About two and half years ago, I planned to write about myself to one of my Facebook friend David Gamble, but I did not complete it and he even does not know about that. Here I am presenting how I started to write him.
Dear David Gamble,
Take my love and respect; I am happy to have you as my online friend. All credit goes to science and technology for giving me the opportunity to share myself with you. I am a somewhat regular reader of your website skeptical-science. I have read an article over there that Cambridge University is collecting coincidence events of people’s life and they will work on that scientifically. I am not writing any coincidence of life rather I am writing about the experience of my life. I don’t know whether you will have time to read this long letter/article/story or whatever it is.

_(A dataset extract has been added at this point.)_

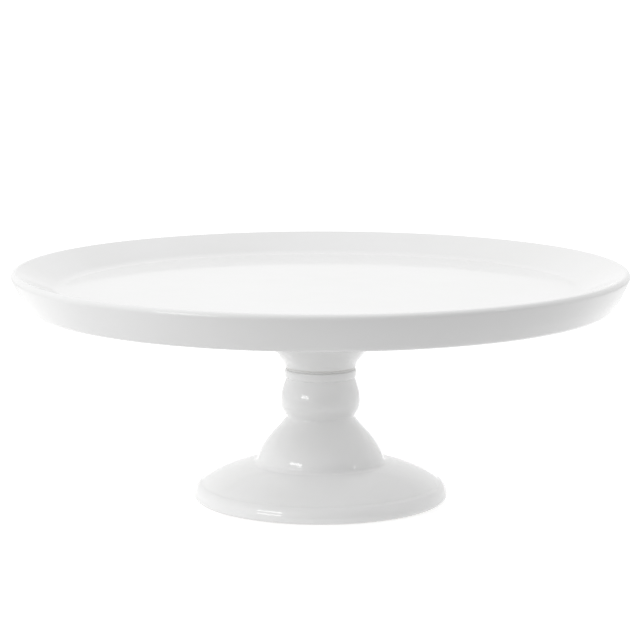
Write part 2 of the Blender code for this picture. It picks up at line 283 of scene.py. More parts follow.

I don’t know what I will do after completing this writing if I don’t have the response as I wish. Incidence > Coincidence > Experience of life have made me an atheist/agnostic/skeptic from a Muslim family and this situation is getting me to commit suicide! You might think that what a stupid and nonsense thinking. I am not a stupid or nonsense, if I were then I would have committed suicide long before. I am struggling hard to give meaning to my meaningless life. I can’t accept that I am just bullshit to this world. Don’t think that I want to commit suicide just because of that I don’t believe in God, there is no after life, there is no significance of life. I know very well that life is something very special to explore. But what if; you can’t cope up with your surroundings and environment:
My parents are ashamed of giving me the birth.
My friends do not like me, since I am an atheist so I can’t be worth enough to be a good friend.
Life is going through in such a worst situation mentally and financially that can’t be expressed in words.